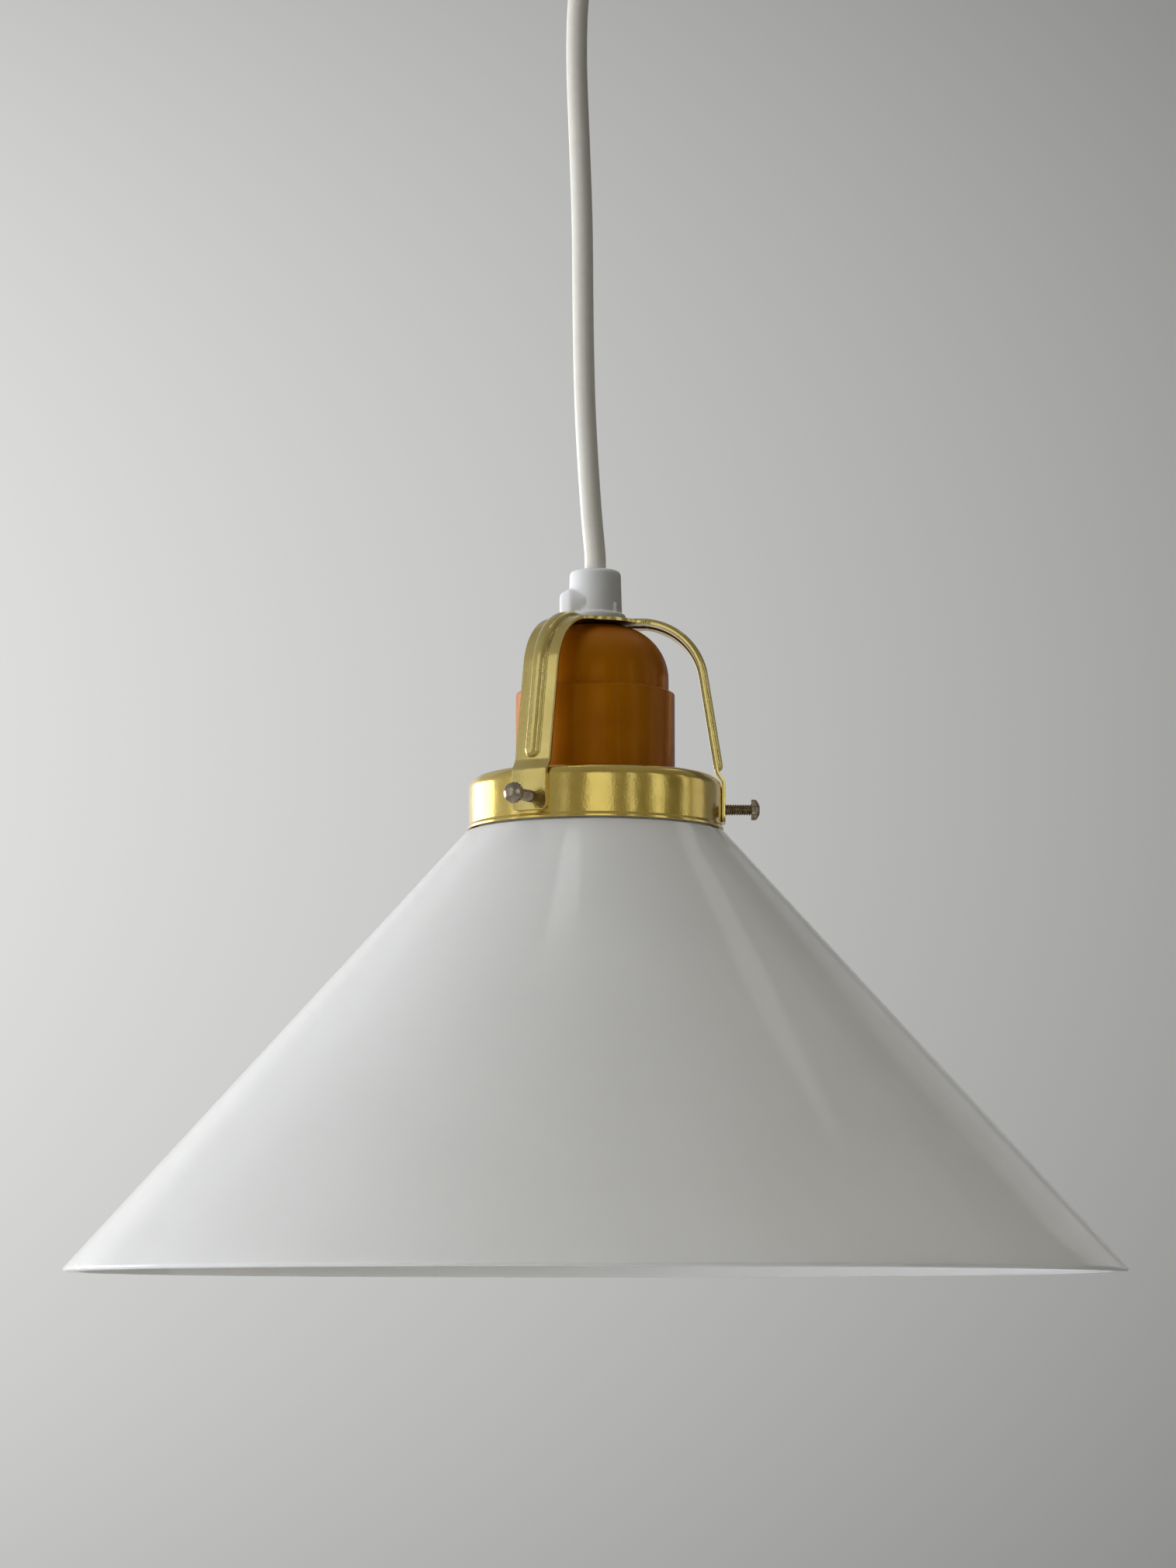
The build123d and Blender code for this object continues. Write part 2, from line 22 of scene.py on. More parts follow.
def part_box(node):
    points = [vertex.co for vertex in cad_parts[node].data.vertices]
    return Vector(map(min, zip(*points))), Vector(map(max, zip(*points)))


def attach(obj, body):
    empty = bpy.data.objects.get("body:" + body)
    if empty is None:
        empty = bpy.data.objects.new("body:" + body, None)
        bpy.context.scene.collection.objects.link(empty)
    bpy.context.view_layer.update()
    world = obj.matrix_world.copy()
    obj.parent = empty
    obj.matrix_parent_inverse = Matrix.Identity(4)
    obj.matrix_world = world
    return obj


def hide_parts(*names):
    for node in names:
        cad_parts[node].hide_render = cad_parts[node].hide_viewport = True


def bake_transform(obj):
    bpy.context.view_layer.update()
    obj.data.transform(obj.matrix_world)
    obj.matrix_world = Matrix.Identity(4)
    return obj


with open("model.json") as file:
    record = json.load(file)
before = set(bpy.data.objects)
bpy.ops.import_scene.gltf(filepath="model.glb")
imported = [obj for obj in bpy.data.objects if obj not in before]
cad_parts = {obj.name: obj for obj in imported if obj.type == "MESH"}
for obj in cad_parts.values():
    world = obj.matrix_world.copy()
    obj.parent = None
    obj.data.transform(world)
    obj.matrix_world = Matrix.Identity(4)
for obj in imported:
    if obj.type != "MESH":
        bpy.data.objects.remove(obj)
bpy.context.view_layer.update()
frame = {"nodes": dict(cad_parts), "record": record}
MM = 0.001

# %% [markdown]
# ## Where things are
#
# A turned piece needs only radii and heights. The main levels and outer radii are read from the
# boxes of the frame's pieces. What a box doesn't show, such as walls, bores and rounded edges, is
# written here again, so it has to be changed here too if the engineering model changes. Heights are
# counted from the ceiling, which is zero, downwards.

# %% Levels that several pieces share
ring_foot, ring_top = (corner.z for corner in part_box("gallery_ring"))
spider_sheet = 0.8 * MM
cap_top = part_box("holder_cap")[1].z
hub_top = cap_top + spider_sheet
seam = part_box("holder_skirt")[1].z
grip_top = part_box("lower_cord_grip")[1].z
screw_axis = sum(corner.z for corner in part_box("thumbscrew_shank_1")) / 2
arm_angles = [0, 120, 240]
print("ring foot at", round(ring_foot / MM, 2), "mm, hub top at", round(hub_top / MM, 2), "mm")

# %% [markdown]
# ## The camera
#
# The light is seen from about a metre away and from just below its rim, with the camera tilted up
# a little, as one looks at a lamp over a table. A lens of 94 mm, a long one, suits that distance.

# %% Camera
def in_scene(name, data):
    """A new object in the scene, which holds this data."""
    thing = bpy.data.objects.new(name, data)
    bpy.context.scene.collection.objects.link(thing)
    return thing


camera_away, camera_below_ring = 973.2 * MM, 115.5 * MM
camera_tilt, camera_pan = 7.432, 0.104        # degrees up and to the left
camera_data = bpy.data.cameras.new("camera")
camera_data.lens = 93.87
camera_data.sensor_width = 36
camera = in_scene("camera", camera_data)
camera.location = (0.0, -camera_away, ring_foot - camera_below_ring)
camera.rotation_euler = (math.radians(90 + camera_tilt), 0, math.radians(camera_pan))
bpy.context.scene.camera = camera
print("camera", round(camera_away, 2), "m away")

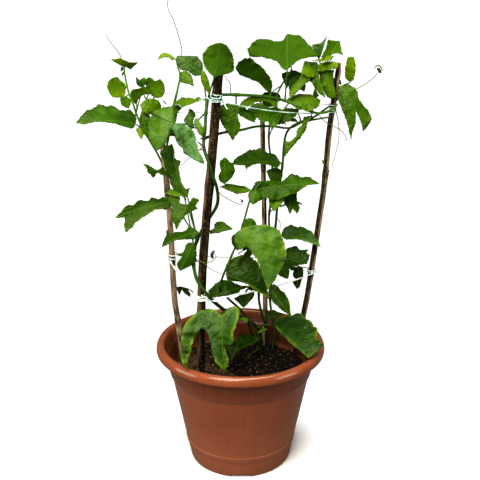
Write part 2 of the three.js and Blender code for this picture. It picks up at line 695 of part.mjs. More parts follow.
            right: [[1, 11], [20, 16]] },
          { at: 0.9, base: [-187, 8, 661], tip: [-183, 0, 641], face: [-0.18, 0.97, 0.19],
            arch: 0, fold: 15, sweep: 0,
            left: [[1, 11], [14, 11]],
            right: [[10, 6]] },
          { at: 0.78, base: [-162, 30, 671], tip: [-159, 28, 689], face: [0, -0.91, 0.41],
            arch: 0.03, fold: 10, sweep: 0,
            left: [[3, 11], [17, 15], [12, 8]],
            right: [[8, 4], [14, 5]] },
          { at: 0.74, base: [-169, 10, 609], tip: [-165, 0, 589], face: [0, -0.91, 0.41],
            arch: 0.03, fold: 10, sweep: 0,
            left: [[11, 7]],
            right: [[2, 6]] },
          { at: 0.75, base: [-153, 34, 662], tip: [-134, 38, 685], face: [0, 0.98, 0.21],
            arch: 0.05, fold: 10, sweep: 0,
            left: [[0, 13], [20, 19]],
            right: [[6, 11], [22, 15]] },
          { at: 0.78, base: [-172, 18, 643], tip: [-150, 24, 675], face: [0.1, 0.7, 0.7],
            arch: 0.05, fold: 10, sweep: -0.18,
            left: [[11, 2], [20, 7], [29, 14]],
            right: [[4, 11], [14, 19], [28, 7]] },
          { at: 0.71, base: [-174, 10, 614], tip: [-262, -46, 625], face: [-0.04, -0.59, 0.8],
            arch: 0.06, fold: 4, sweep: 0,
            left: [[12, 14], [25, 12], [50, 5], [71, 2], [91, 5]],
            right: [[-11, 26], [-4, 41], [7, 39], [20, 30], [28, 42], [40, 46], [60, 39],
              [83, 24]] },
          { at: 0.71, base: [-161, -2, 638], tip: [-154, -10, 595], face: [0, -0.93, 0.36],
            arch: 0.05, fold: 10, sweep: 0,
            left: [[6, 10], [20, 13], [37, 7]],
            right: [[14, 8], [32, 6]] },
          { at: 0.7, base: [-132, 2, 635], tip: [-163, -8, 649], face: [0, -0.88, 0.47],
            arch: 0.15, fold: 12, sweep: 0,
            left: [[13, 10], [23, 12], [32, 7]],
            right: [[0, 13], [10, 18], [22, 16], [30, 11]] },
          { at: 0.48, base: [-112, 15, 518], tip: [-162, -13, 553], face: [-0.05, -0.82, 0.57],
            arch: 0.03, fold: 15, sweep: 0.03,
            left: [[25, 2], [37, 3], [40, 13], [50, 10]],
            right: [[25, 11], [32, 16], [38, 3], [58, 2]] },
          { at: 0.25, base: [-113, 76, 298], tip: [-96, 96, 269], face: [0.1, 0.7, 0.7],
            width: 0.42, shape: "lobed", arch: 0.1, fold: 12, sweep: 0 },
          { at: 0.35, base: [-118, 76, 405], tip: [-94, 104, 381], face: [0.1, 0.6, 0.8],
            width: 0.42, shape: "lobed", arch: 0.12, fold: 12, sweep: 0 },
          { at: 0.45, base: [-122, 70, 482], tip: [-115, 104, 450], face: [0, 0.6, 0.8],
            width: 0.42, shape: "lobed", arch: 0.1, fold: 12, sweep: 0 },
        ],
        tendrils: [
          [[-188, 6, 696], [-194, 4, 727], [-205, 0, 743], [-214, -4, 759]],
        ],
      },
      {
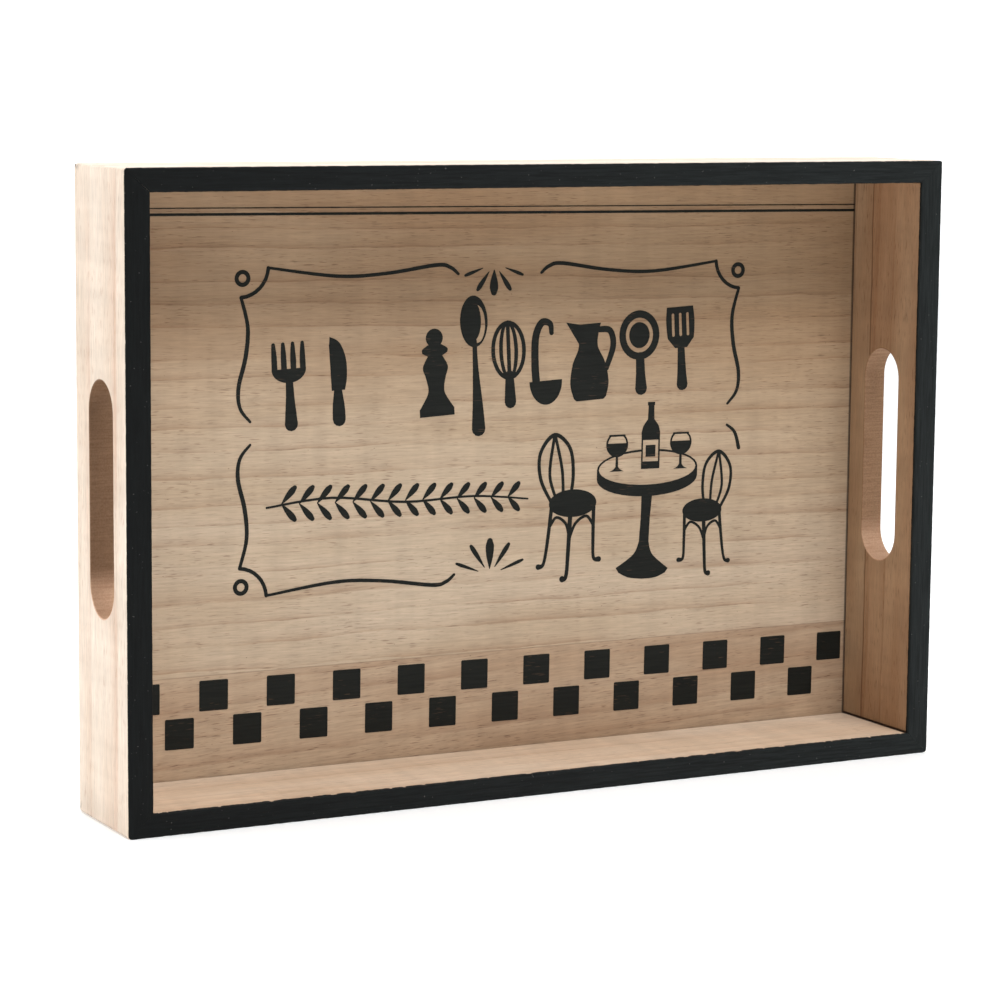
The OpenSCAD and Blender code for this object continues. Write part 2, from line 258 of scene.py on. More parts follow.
◆ ◆ ◆ ◆ ◆ ◆ ◆
Would you reproduce all the entries exactly?

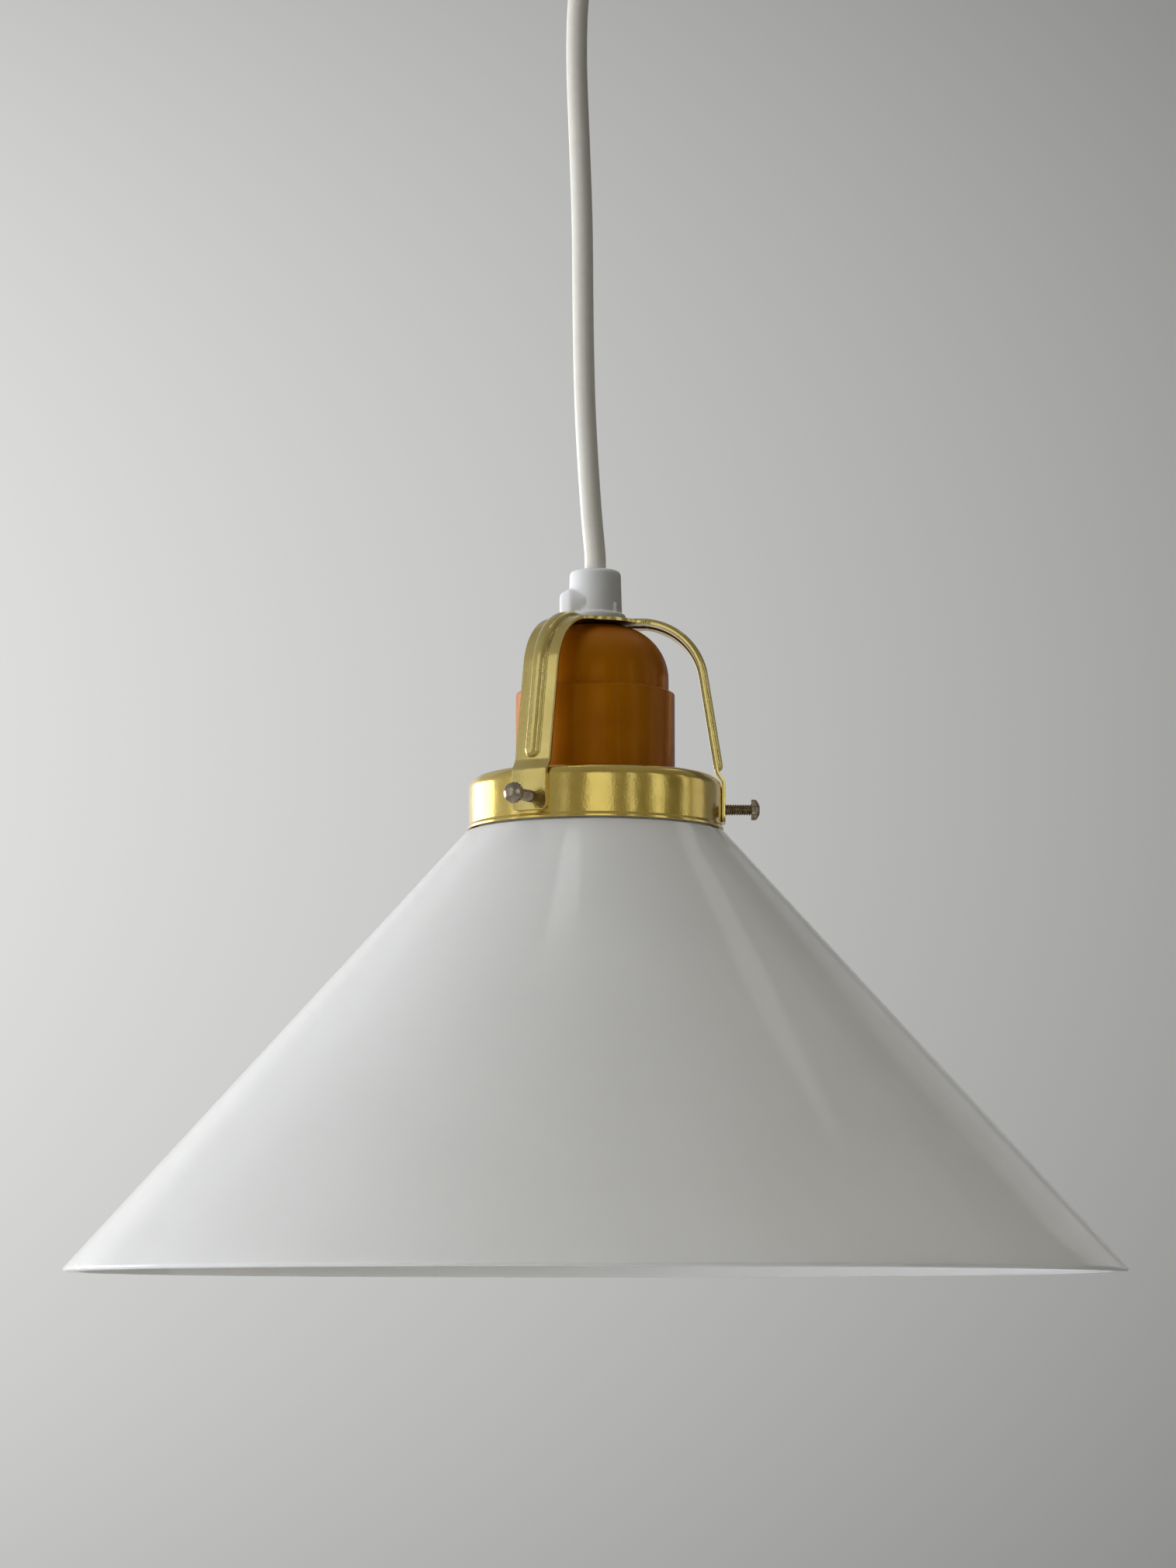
The build123d and Blender code for this object continues. Write part 2, from line 22 of scene.py on. More parts follow.
def part_box(node):
    points = [vertex.co for vertex in cad_parts[node].data.vertices]
    return Vector(map(min, zip(*points))), Vector(map(max, zip(*points)))


def attach(obj, body):
    empty = bpy.data.objects.get("body:" + body)
    if empty is None:
        empty = bpy.data.objects.new("body:" + body, None)
        bpy.context.scene.collection.objects.link(empty)
    bpy.context.view_layer.update()
    world = obj.matrix_world.copy()
    obj.parent = empty
    obj.matrix_parent_inverse = Matrix.Identity(4)
    obj.matrix_world = world
    return obj


def hide_parts(*names):
    for node in names:
        cad_parts[node].hide_render = cad_parts[node].hide_viewport = True


def bake_transform(obj):
    bpy.context.view_layer.update()
    obj.data.transform(obj.matrix_world)
    obj.matrix_world = Matrix.Identity(4)
    return obj


with open("model.json") as file:
    record = json.load(file)
before = set(bpy.data.objects)
bpy.ops.import_scene.gltf(filepath="model.glb")
imported = [obj for obj in bpy.data.objects if obj not in before]
cad_parts = {obj.name: obj for obj in imported if obj.type == "MESH"}
for obj in cad_parts.values():
    world = obj.matrix_world.copy()
    obj.parent = None
    obj.data.transform(world)
    obj.matrix_world = Matrix.Identity(4)
for obj in imported:
    if obj.type != "MESH":
        bpy.data.objects.remove(obj)
bpy.context.view_layer.update()
frame = {"nodes": dict(cad_parts), "record": record}
MM = 0.001

# %% [markdown]
# ## Where things are
#
# A turned piece needs only radii and heights. The main levels and outer radii are read from the
# boxes of the frame's pieces. What a box doesn't show, such as walls, bores and rounded edges, is
# written here again, so it has to be changed here too if the engineering model changes. Heights are
# counted from the ceiling, which is zero, downwards.

# %% Levels that several pieces share
ring_foot, ring_top = (corner.z for corner in part_box("gallery_ring"))
spider_sheet = 0.8 * MM
cap_top = part_box("holder_cap")[1].z
hub_top = cap_top + spider_sheet
seam = part_box("holder_skirt")[1].z
grip_top = part_box("lower_cord_grip")[1].z
screw_axis = sum(corner.z for corner in part_box("thumbscrew_shank_1")) / 2
arm_angles = [0, 120, 240]
print("ring foot at", round(ring_foot / MM, 2), "mm, hub top at", round(hub_top / MM, 2), "mm")

# %% [markdown]
# ## The camera
#
# The light is seen from about a metre away and from just below its rim, with the camera tilted up
# a little, as one looks at a lamp over a table. A lens of 94 mm, a long one, suits that distance.

# %% Camera
def in_scene(name, data):
    """A new object in the scene, which holds this data."""
    thing = bpy.data.objects.new(name, data)
    bpy.context.scene.collection.objects.link(thing)
    return thing


camera_away, camera_below_ring = 973.2 * MM, 115.5 * MM
camera_tilt, camera_pan = 7.432, 0.104        # degrees up and to the left
camera_data = bpy.data.cameras.new("camera")
camera_data.lens = 93.87
camera_data.sensor_width = 36
camera = in_scene("camera", camera_data)
camera.location = (0.0, -camera_away, ring_foot - camera_below_ring)
camera.rotation_euler = (math.radians(90 + camera_tilt), 0, math.radians(camera_pan))
bpy.context.scene.camera = camera
print("camera", round(camera_away, 2), "m away")

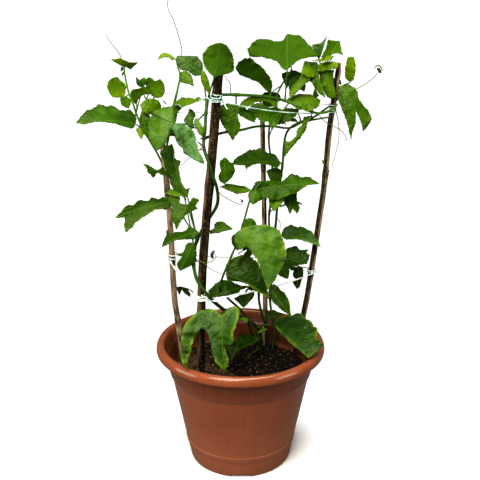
Write part 2 of the three.js and Blender code for this picture. It picks up at line 695 of part.mjs. More parts follow.
            right: [[1, 11], [20, 16]] },
          { at: 0.9, base: [-187, 8, 661], tip: [-183, 0, 641], face: [-0.18, 0.97, 0.19],
            arch: 0, fold: 15, sweep: 0,
            left: [[1, 11], [14, 11]],
            right: [[10, 6]] },
          { at: 0.78, base: [-162, 30, 671], tip: [-159, 28, 689], face: [0, -0.91, 0.41],
            arch: 0.03, fold: 10, sweep: 0,
            left: [[3, 11], [17, 15], [12, 8]],
            right: [[8, 4], [14, 5]] },
          { at: 0.74, base: [-169, 10, 609], tip: [-165, 0, 589], face: [0, -0.91, 0.41],
            arch: 0.03, fold: 10, sweep: 0,
            left: [[11, 7]],
            right: [[2, 6]] },
          { at: 0.75, base: [-153, 34, 662], tip: [-134, 38, 685], face: [0, 0.98, 0.21],
            arch: 0.05, fold: 10, sweep: 0,
            left: [[0, 13], [20, 19]],
            right: [[6, 11], [22, 15]] },
          { at: 0.78, base: [-172, 18, 643], tip: [-150, 24, 675], face: [0.1, 0.7, 0.7],
            arch: 0.05, fold: 10, sweep: -0.18,
            left: [[11, 2], [20, 7], [29, 14]],
            right: [[4, 11], [14, 19], [28, 7]] },
          { at: 0.71, base: [-174, 10, 614], tip: [-262, -46, 625], face: [-0.04, -0.59, 0.8],
            arch: 0.06, fold: 4, sweep: 0,
            left: [[12, 14], [25, 12], [50, 5], [71, 2], [91, 5]],
            right: [[-11, 26], [-4, 41], [7, 39], [20, 30], [28, 42], [40, 46], [60, 39],
              [83, 24]] },
          { at: 0.71, base: [-161, -2, 638], tip: [-154, -10, 595], face: [0, -0.93, 0.36],
            arch: 0.05, fold: 10, sweep: 0,
            left: [[6, 10], [20, 13], [37, 7]],
            right: [[14, 8], [32, 6]] },
          { at: 0.7, base: [-132, 2, 635], tip: [-163, -8, 649], face: [0, -0.88, 0.47],
            arch: 0.15, fold: 12, sweep: 0,
            left: [[13, 10], [23, 12], [32, 7]],
            right: [[0, 13], [10, 18], [22, 16], [30, 11]] },
          { at: 0.48, base: [-112, 15, 518], tip: [-162, -13, 553], face: [-0.05, -0.82, 0.57],
            arch: 0.03, fold: 15, sweep: 0.03,
            left: [[25, 2], [37, 3], [40, 13], [50, 10]],
            right: [[25, 11], [32, 16], [38, 3], [58, 2]] },
          { at: 0.25, base: [-113, 76, 298], tip: [-96, 96, 269], face: [0.1, 0.7, 0.7],
            width: 0.42, shape: "lobed", arch: 0.1, fold: 12, sweep: 0 },
          { at: 0.35, base: [-118, 76, 405], tip: [-94, 104, 381], face: [0.1, 0.6, 0.8],
            width: 0.42, shape: "lobed", arch: 0.12, fold: 12, sweep: 0 },
          { at: 0.45, base: [-122, 70, 482], tip: [-115, 104, 450], face: [0, 0.6, 0.8],
            width: 0.42, shape: "lobed", arch: 0.1, fold: 12, sweep: 0 },
        ],
        tendrils: [
          [[-188, 6, 696], [-194, 4, 727], [-205, 0, 743], [-214, -4, 759]],
        ],
      },
      {
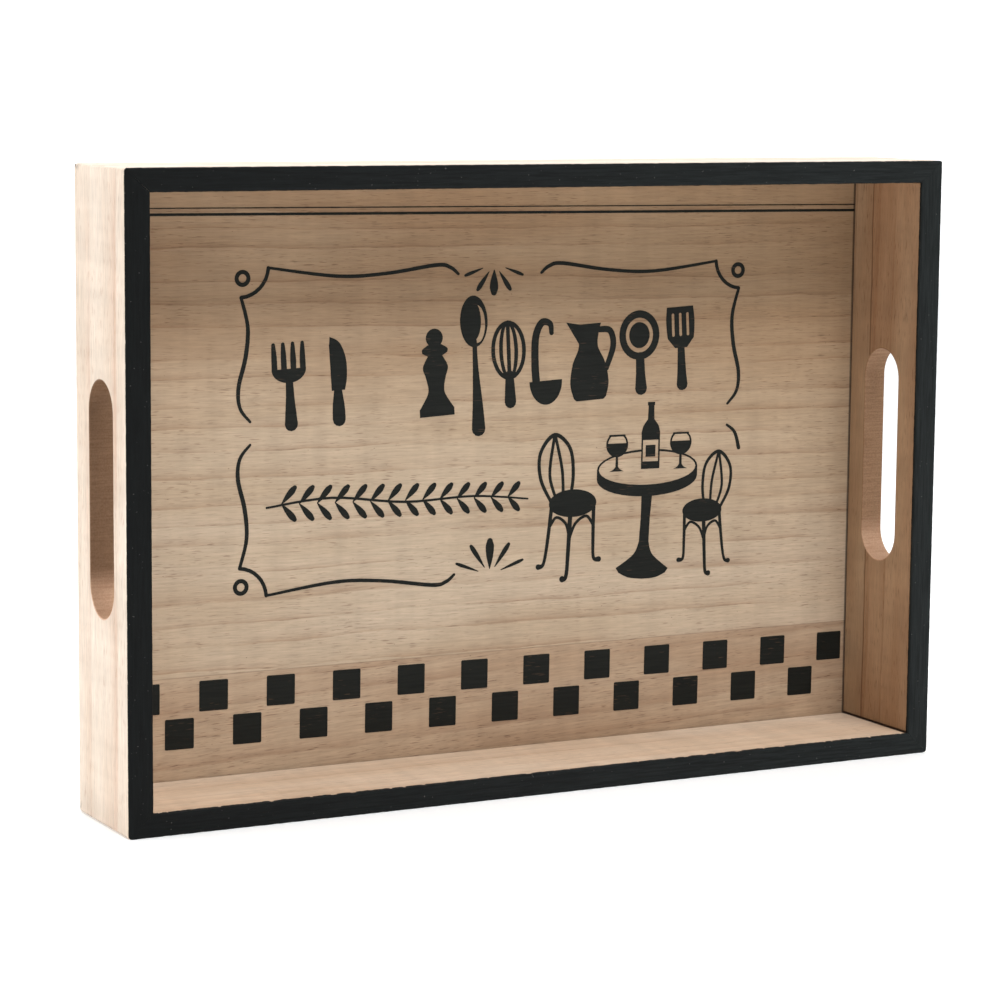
The OpenSCAD and Blender code for this object continues. Write part 2, from line 258 of scene.py on. More parts follow.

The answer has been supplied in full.